Each thing they encountered was identified by touch. All the while, divers faced the challenge of knowing the next object that crossed their path could be the face of a fellow soldier, Inskeep said.
Within two days, the divers had searched the entire accident area. Still, Bates was missing. They turned to sunken vessels nearby, but still came up empty-handed.
At night, when they returned to base, divers faced the military police soldiers who were counting on them to find Bates. The unit was scheduled to go home Dec. 23, and Bates’ friends could not stand the thought of leaving him behind, Inskeep said.
“It was hard to face these soldiers day in and day out without an answer on where their friend was,” Inskeep said. “It was also drawing nearer to Christmas.”
Using a hand-fashioned dragging tool, engineer boats stirred up the river bottom. Soldiers searched for 10 miles by boat and walked the banks searching in weeds that grow along the banks. Helicopters searched from overhead.
As the search continued into its second week, divers consulted an expert from Niagara Falls, who suggested they float a dead animal to find where Bates may have drifted.
Meanwhile, the Navy dispatched a team with a powerful sonar to aid the search.
Troops passed out fliers to locals, offering a $2,500 reward for help.
On Dec. 23, search teams headed out on a freezing cold day as the military police unit prepared to leave Iraq. Rain soaked soldiers as they rode to the river in the back of a five-ton truck.
About 1 p.m., an engineer came over the radio saying, “We got him.”
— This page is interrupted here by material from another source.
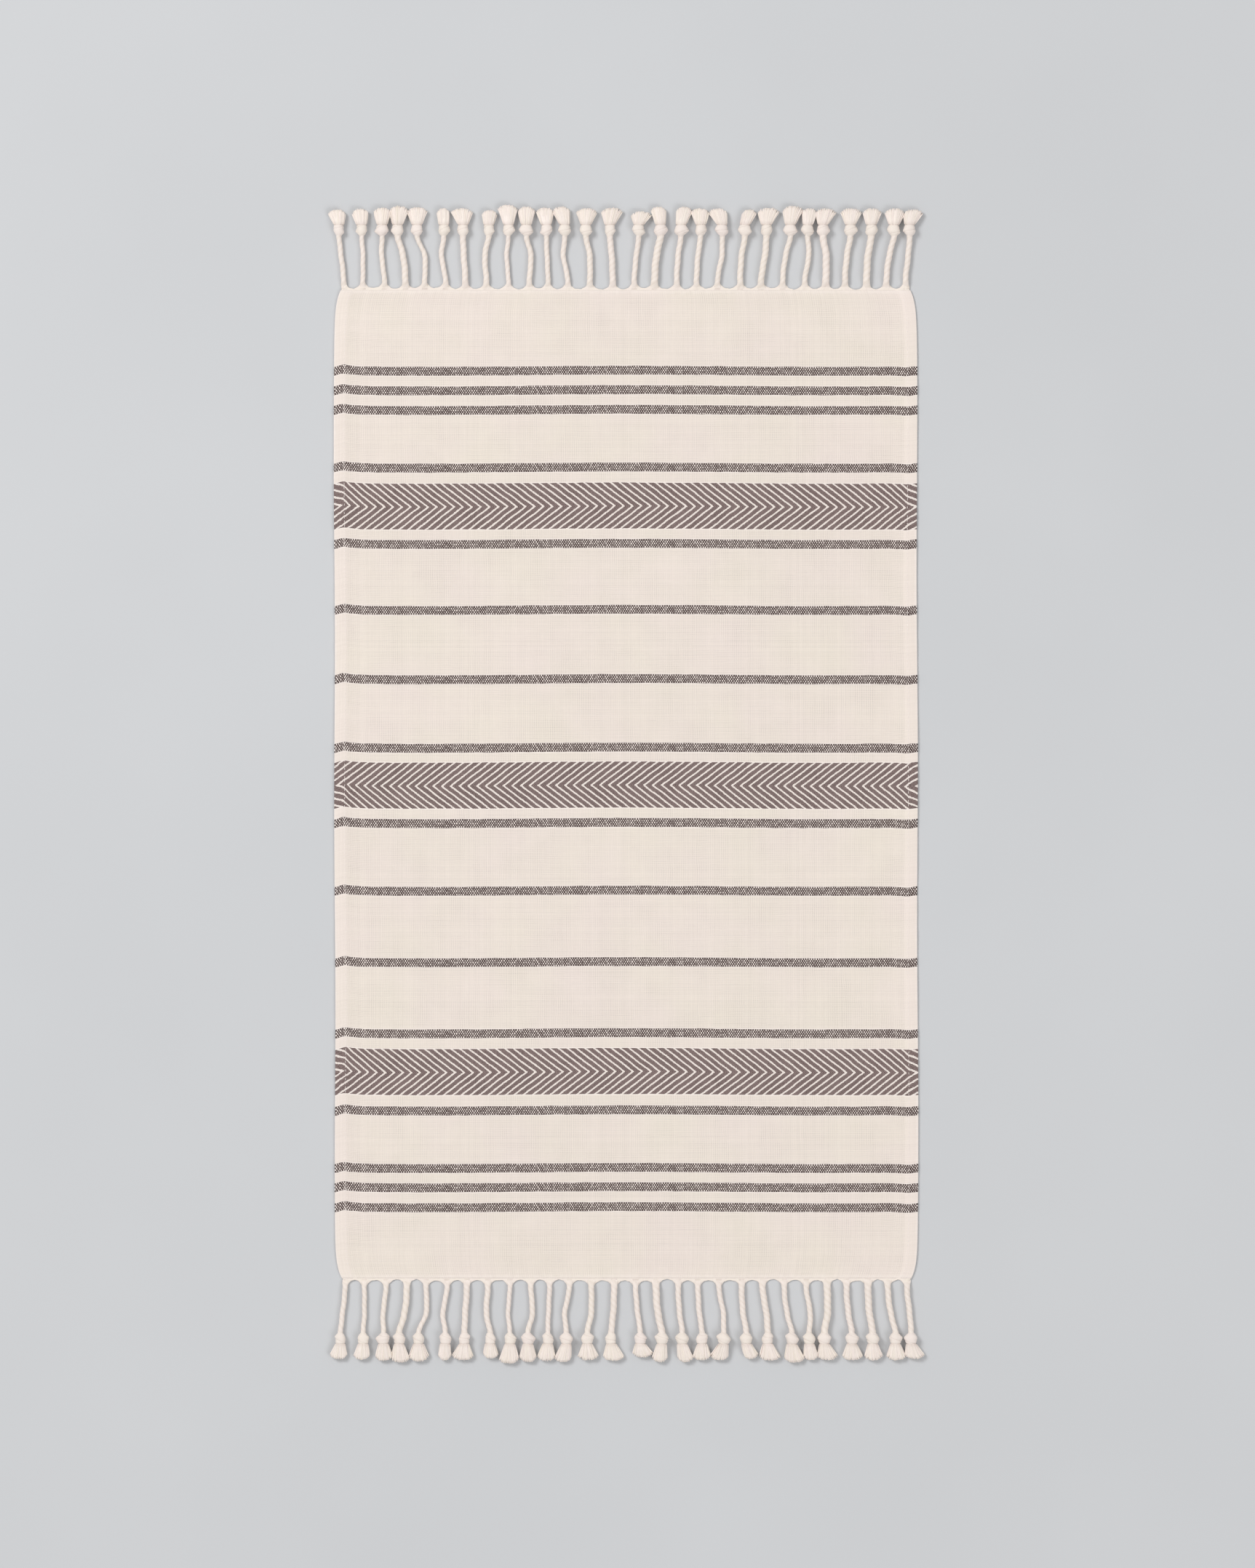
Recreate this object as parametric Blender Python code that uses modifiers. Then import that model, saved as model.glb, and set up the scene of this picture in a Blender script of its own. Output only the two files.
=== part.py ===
"""A woven cotton hammam towel that lies flat, with a knotted fringe at each end.

The towel lies on its underside, with its length along Y and its width along X, and the origin is on the
surface it rests on, under its middle. It is three solids. The cloth is one sheet of even field between two
turned and stitched side hems, so it is twice as thick along its long edges. Each fringe is one comb: a woven
heading along the end of the cloth, and 28 cords twisted from the warp ends, each with an overhand knot and a
cut brush. Model run: blender --background --python part.py
"""

import math

import bmesh
import bpy
from mathutils import Matrix, Vector

MM = 0.001

# The cloth
CLOTH_WIDTH = 0.5000
CLOTH_LENGTH = 0.8490
FIELD_THICK = 0.0012
HEM_THICK = 0.0024
FOLD_THICK = 0.0015
LEFT_HEM = 0.0095
RIGHT_HEM = 0.0072
STEP_WIDTH = 0.0014
FIELD_BAYS = 12
LENGTH_BAYS = 30
END_STATIONS = (0.0, 0.0035, 0.0080, 0.0150)
SKEW = 0.0006
WAVER = 0.0004
WAVER_LENGTH = 0.310
CORNER_DRAW = 0.0052
CORNER_REACH = 0.0125
FIELD_SWELL = 0.00012
SWELL_ACROSS = 0.140
SWELL_ALONG = 0.190

# The fringe
GAP = 0.0003
HEADING_DEPTH = 0.0028
HEADING_THICK = 0.0016
HEADING_OVERHANG = 0.0042
FOOT_SHIFT = 0.00125
ROOT_WIDTH = 0.0095
ROOT_THICK = 0.0012
ROOT_LIFT = 0.0002
KNOT_FLATNESS = 0.80
SIDES_OF_SECTION = 6
FLAT_SHARE = 0.30

# Each tassel of the head end, from left to right, in millimetres. root, mid and knot say how far the cord
# lies from the towel's centre line where it leaves the heading, halfway, and at its knot. girth and bulk are
# the widths of the cord and of its knot. left and right are how far the brush spreads from the knot to either
# side, and tip is how far the brush ends from the cloth. The foot end is the mirror image.
COLUMNS = ("root", "mid", "knot", "girth", "bulk", "left", "right", "tip")
TASSELS_MM = (
    (-242.5, -245.0, -246.5, 4.4, 9.0, 9.0, 5.5, 69.5),
    (-226.0, -226.0, -227.0, 4.1, 9.0, 8.0, 5.5, 70.0),
    (-207.5, -210.0, -209.5, 4.3, 11.0, 7.0, 6.5, 71.0),
    (-189.5, -192.0, -196.0, 5.4, 10.0, 6.0, 7.5, 72.5),
    (-173.0, -173.5, -179.5, 4.4, 10.0, 7.0, 8.5, 71.5),
    (-155.0, -158.5, -156.5, 4.4, 10.0, 5.5, 4.5, 70.5),
    (-138.0, -139.5, -140.0, 5.2, 9.5, 10.5, 8.0, 70.5),
    (-120.0, -121.0, -118.0, 4.8, 8.5, 5.5, 7.0, 69.0),
    (-101.0, -102.5, -101.0, 3.9, 9.5, 9.0, 7.5, 73.5),
    (-83.0, -82.0, -85.5, 4.6, 11.5, 7.0, 7.0, 72.0),
    (-67.0, -68.0, -68.5, 4.2, 9.5, 8.5, 5.0, 71.0),
    (-50.0, -54.0, -52.5, 4.4, 11.0, 9.5, 4.0, 72.0),
    (-31.0, -31.5, -34.5, 4.9, 10.5, 8.0, 9.5, 70.5),
    (-11.5, -12.5, -14.0, 5.3, 8.5, 7.0, 11.0, 71.0),
    (7.0, 9.0, 11.0, 4.5, 10.5, 6.5, 9.5, 68.0),
    (24.5, 26.5, 29.5, 6.0, 11.5, 7.0, 4.5, 72.0),
    (43.5, 45.0, 47.0, 4.7, 11.5, 3.5, 8.0, 72.0),
    (60.5, 62.0, 64.0, 4.6, 10.0, 7.5, 6.0, 70.5),
    (78.5, 82.5, 82.5, 4.4, 11.5, 10.5, 4.0, 70.5),
    (98.0, 99.5, 102.0, 5.0, 11.0, 2.0, 10.0, 69.5),
    (116.0, 119.5, 120.5, 5.4, 10.0, 7.0, 11.0, 71.0),
    (134.5, 137.5, 141.0, 4.6, 11.5, 6.0, 10.0, 72.5),
    (153.5, 157.0, 156.0, 4.5, 11.0, 3.5, 6.5, 70.5),
    (171.5, 171.5, 169.0, 6.1, 11.0, 5.0, 11.5, 70.5),
    (188.0, 190.0, 192.5, 5.1, 11.0, 8.0, 9.5, 70.5),
    (206.5, 208.0, 210.5, 5.9, 11.0, 7.0, 8.5, 70.5),
    (223.5, 226.5, 230.0, 5.1, 10.5, 7.5, 8.0, 70.5),
    (240.0, 242.5, 243.5, 4.9, 10.5, 4.0, 11.5, 69.5),
)

# How far each section of a tassel lies from the cloth, in millimetres
ROOT_AT = 1.0
FLARE_AT = 4.5
CORD_AT = 8.0
QUARTER_AT = 20.0
MID_AT = 32.0
BASE_AT = 45.5
SHOULDER_AT = 49.5
BELLY_AT = 54.5
NECK_AT = 58.5
FAN_AT = 66.0

CLOTH_COLOUR = (0.855, 0.753, 0.686, 1.0)
YARN_COLOUR = (0.870, 0.775, 0.708, 1.0)
COTTON_ROUGHNESS = 0.92


def clear_scene():
    """Removes every object that the scene starts with."""
    for old in list(bpy.data.objects):
        bpy.data.objects.remove(old, do_unlink=True)


def new_collection(name):
    """A collection of this name, linked to the scene."""
    made = bpy.data.collections.new(name)
    bpy.context.scene.collection.children.link(made)
    return made


def cotton(name, colour):
    """A matt, undyed cotton finish."""
    material = bpy.data.materials.new(name)
    material.use_nodes = True
    shader = material.node_tree.nodes["Principled BSDF"]
    shader.inputs["Base Color"].default_value = colour
    shader.inputs["Roughness"].default_value = COTTON_ROUGHNESS
    shader.inputs["Metallic"].default_value = 0.0
    material.diffuse_color = colour
    return material


def new_object(name, bm, collection, material=None):
    """An object that holds the bmesh, which is freed."""
    mesh = bpy.data.meshes.new(name)
    bm.to_mesh(mesh)
    bm.free()
    made = bpy.data.objects.new(name, mesh)
    collection.objects.link(made)
    if material is not None:
        mesh.materials.append(material)
    return made


def edge_at(y, side):
    """The x of the cloth's long edge, drawn in at the corners and a little off straight; side is -1 or 1."""
    from_end = CLOTH_LENGTH / 2 - abs(y)
    draw = CORNER_DRAW * math.exp(-from_end / CORNER_REACH)
    waver = WAVER * math.sin(2 * math.pi * y / WAVER_LENGTH + side)
    skew = -SKEW * y / (CLOTH_LENGTH / 2)
    return side * (CLOTH_WIDTH / 2 - draw) + waver + skew


def cloth_columns():
    """The stations across the cloth: (distance from the near edge, which edge, thickness), left to right."""
    left = (
        (0.0, -1, FOLD_THICK),
        (STEP_WIDTH, -1, HEM_THICK),
        (LEFT_HEM - STEP_WIDTH, -1, HEM_THICK),
        (LEFT_HEM, -1, FIELD_THICK),
    )
    right = (
        (RIGHT_HEM, 1, FIELD_THICK),
        (RIGHT_HEM - STEP_WIDTH, 1, HEM_THICK),
        (STEP_WIDTH, 1, HEM_THICK),
        (0.0, 1, FOLD_THICK),
    )
    bay = (CLOTH_WIDTH - LEFT_HEM - RIGHT_HEM) / FIELD_BAYS
    field = tuple((LEFT_HEM + bay * n, -1, FIELD_THICK) for n in range(1, FIELD_BAYS))
    return left + field + right


def cloth_rows():
    """The stations along the cloth, as y from foot to head, close together where the corners draw in."""
    bay = CLOTH_LENGTH / LENGTH_BAYS
    foot = [station - CLOTH_LENGTH / 2 for station in END_STATIONS]
    middle = [bay * n - CLOTH_LENGTH / 2 for n in range(1, LENGTH_BAYS)]
    head = [-y for y in reversed(foot)]
    return foot + middle + head


def build_cloth(collection):
    """The sheet: a flat grid on the surface, thickened upwards by a weight that doubles in the hems."""
    columns = cloth_columns()
    rows = cloth_rows()
    across = len(columns) - 1
    along = len(rows) - 1
    bm = bmesh.new()
    bmesh.ops.create_grid(bm, x_segments=across, y_segments=along, size=1.0)
    weights = bm.verts.layers.deform.verify()
    for vertex in bm.verts:
        inset, side, thick = columns[round((vertex.co.x + 1.0) / 2.0 * across)]
        y = rows[round((vertex.co.y + 1.0) / 2.0 * along)]
        x = edge_at(y, side) - side * inset
        swell = math.sin(x / SWELL_ACROSS) * math.cos(y / SWELL_ALONG + 3.0 * x)
        vertex.co = Vector((x, y, 0.0))
        vertex[weights][0] = (thick + FIELD_SWELL * swell) / (HEM_THICK + FIELD_SWELL)
    cloth = new_object("towel_cloth", bm, collection, cotton("cloth_cotton", CLOTH_COLOUR))
    cloth.vertex_groups.new(name="thickness")
    body = cloth.modifiers.new("body", "SOLIDIFY")
    body.thickness = HEM_THICK + FIELD_SWELL
    body.offset = 1.0
    body.vertex_group = "thickness"
    return cloth


def section(x, y, width, thick, lift=0.0):
    """A six-sided section of a cord across Y, flat above and below, that stands lift above the surface."""
    half = width / 2
    flat = width * FLAT_SHARE
    middle = lift + thick / 2
    top = lift + thick
    outline = (
        (half, middle),
        (flat, top),
        (-flat, top),
        (-half, middle),
        (-flat, lift),
        (flat, lift),
    )
    return [Vector((x + across, y, up)) for across, up in outline]


def tassel_sections(tassel):
    """The sections of one tassel, from inside the heading to the tip, as distances from the cloth."""
    root = tassel["root"] * MM
    mid = tassel["mid"] * MM
    knot = tassel["knot"] * MM
    girth = tassel["girth"] * MM
    bulk = tassel["bulk"] * MM
    left = tassel["left"] * MM
    right = tassel["right"] * MM
    spread = left + right
    fan = knot + (right - left) / 2
    base = mid + (knot - mid) * 0.75
    rows = (
        (root, ROOT_AT, ROOT_WIDTH, ROOT_THICK, ROOT_LIFT),
        (root, FLARE_AT, girth * 1.35, girth * 0.70, 0.0),
        (root, CORD_AT, girth, girth * 0.95, 0.0),
        (root + (mid - root) * 0.6, QUARTER_AT, girth, girth, 0.0),
        (mid, MID_AT, girth, girth, 0.0),
        (base, BASE_AT, girth * 1.1, girth, 0.0),
        (knot, SHOULDER_AT, bulk * 0.92, bulk * KNOT_FLATNESS, 0.0),
        (knot, BELLY_AT, bulk, bulk * KNOT_FLATNESS, 0.0),
        (knot + (fan - knot) * 0.2, NECK_AT, bulk * 0.86, bulk * 0.55, 0.0),
        (fan, FAN_AT, spread * 0.96, girth * 0.72, 0.0),
        (fan, tassel["tip"], spread * 0.86, girth * 0.42, 0.0),
    )
    return [section(x, at * MM, wide, thick, lift) for x, at, wide, thick, lift in rows]


def loft(bm, rings):
    """Skins a closed body over rings of equal count, with a flat face at each end."""
    made = [[bm.verts.new(point) for point in ring] for ring in rings]
    count = SIDES_OF_SECTION
    for near, far in zip(made, made[1:]):
        for n in range(count):
            bm.faces.new((near[n], near[(n + 1) % count], far[(n + 1) % count], far[n]))
    bm.faces.new(made[0])
    bm.faces.new(made[-1])


def placed_at_end(bm, end):
    """Moves a fringe, modelled outwards from y = 0, to its end of the cloth; end is 1 head, -1 foot."""
    shift = 0.0 if end > 0 else FOOT_SHIFT
    start = CLOTH_LENGTH / 2 + GAP
    for vertex in bm.verts:
        vertex.co = Vector((vertex.co.x + shift, end * (start + vertex.co.y), vertex.co.z))
    bmesh.ops.recalc_face_normals(bm, faces=bm.faces)


def heading_bmesh(tassels):
    """The woven strip that the cords grow from, from the first root to the last."""
    low = tassels[0]["root"] * MM - HEADING_OVERHANG
    high = tassels[-1]["root"] * MM + HEADING_OVERHANG
    bm = bmesh.new()
    size = Matrix.Diagonal((high - low, HEADING_DEPTH, HEADING_THICK, 1.0))
    place = Matrix.Translation(((high + low) / 2, HEADING_DEPTH / 2, HEADING_THICK / 2))
    bmesh.ops.create_cube(bm, size=1.0, matrix=place @ size)
    return bm


def build_fringe(name, end, collection, cutters):
    """One comb: the heading, with the row of tassels joined to it; end is 1 for the head, -1 for the foot."""
    tassels = [dict(zip(COLUMNS, row)) for row in TASSELS_MM]
    cords = bmesh.new()
    for tassel in tassels:
        loft(cords, tassel_sections(tassel))
    placed_at_end(cords, end)
    row = new_object(name + "_tassels", cords, cutters)
    row.hide_render = True
    row.display_type = "WIRE"
    heading = heading_bmesh(tassels)
    placed_at_end(heading, end)
    fringe = new_object(name, heading, collection, cotton(name + "_yarn", YARN_COLOUR))
    join = fringe.modifiers.new("join_tassels", "BOOLEAN")
    join.operation = "UNION"
    join.solver = "EXACT"
    join.object = row
    return fringe


def main():
    """Builds the towel."""
    clear_scene()
    towel = new_collection("hammam_towel")
    cutters = new_collection("cutters")
    cutters.hide_render = True
    build_cloth(towel)
    build_fringe("fringe_head", 1, towel, cutters)
    build_fringe("fringe_foot", -1, towel, cutters)


main()
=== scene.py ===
"""Looks of a flat-woven hammam towel with knotted tassels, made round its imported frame.

Lengths are metres. The towel lies flat: X runs across it, Y along it towards its head end, Z up.
"""

import logging
import math
from dataclasses import dataclass, field
from enum import Enum

import bpy
import numpy as np
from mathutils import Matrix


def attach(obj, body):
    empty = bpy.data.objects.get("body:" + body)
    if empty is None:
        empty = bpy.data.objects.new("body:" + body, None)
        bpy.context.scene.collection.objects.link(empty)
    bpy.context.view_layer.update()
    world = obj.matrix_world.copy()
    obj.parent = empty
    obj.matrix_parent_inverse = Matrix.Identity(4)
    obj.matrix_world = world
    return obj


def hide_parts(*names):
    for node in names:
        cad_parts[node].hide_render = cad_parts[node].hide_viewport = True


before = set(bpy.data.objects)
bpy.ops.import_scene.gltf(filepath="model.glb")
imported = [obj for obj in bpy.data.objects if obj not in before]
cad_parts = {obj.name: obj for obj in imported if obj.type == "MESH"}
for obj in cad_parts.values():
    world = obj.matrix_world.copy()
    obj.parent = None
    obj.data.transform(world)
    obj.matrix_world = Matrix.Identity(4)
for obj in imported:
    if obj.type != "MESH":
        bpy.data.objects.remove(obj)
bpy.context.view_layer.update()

LOG = logging.getLogger("hammam_towel")
MM = 0.001
BODY = "root"
TURN = 2 * math.pi


# ------------------------------------------------------------------ choices


class Weave(Enum):
    """The weave of one stretch of the cloth, and the material slot that it takes."""

    GROUND = 0
    BAR = 1
    BAND_RIGHT = 2
    BAND_LEFT = 3


class End(Enum):
    """One end of the towel: the way its fringe points along Y, and the fringe's sideways shift."""

    HEAD = (1.0, 0.0)
    FOOT = (-1.0, 1.25 * MM)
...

Bates’ body was found floating under a bridge, about a mile downstream from where he dove in to rescue his buddy nearly two weeks earlier.
Two divers, Sgt. Kyle Dodge and Staff Sgt. Weston Cox, pulled Bates from the water.
“I was overjoyed in the sense that we had finally located him and that he was now going to be returned to his family so that he could be properly buried,” Dodge wrote in his report. “I was also sad in the fact that we had lost a good soldier who gave his life to try and save a fellow soldier.”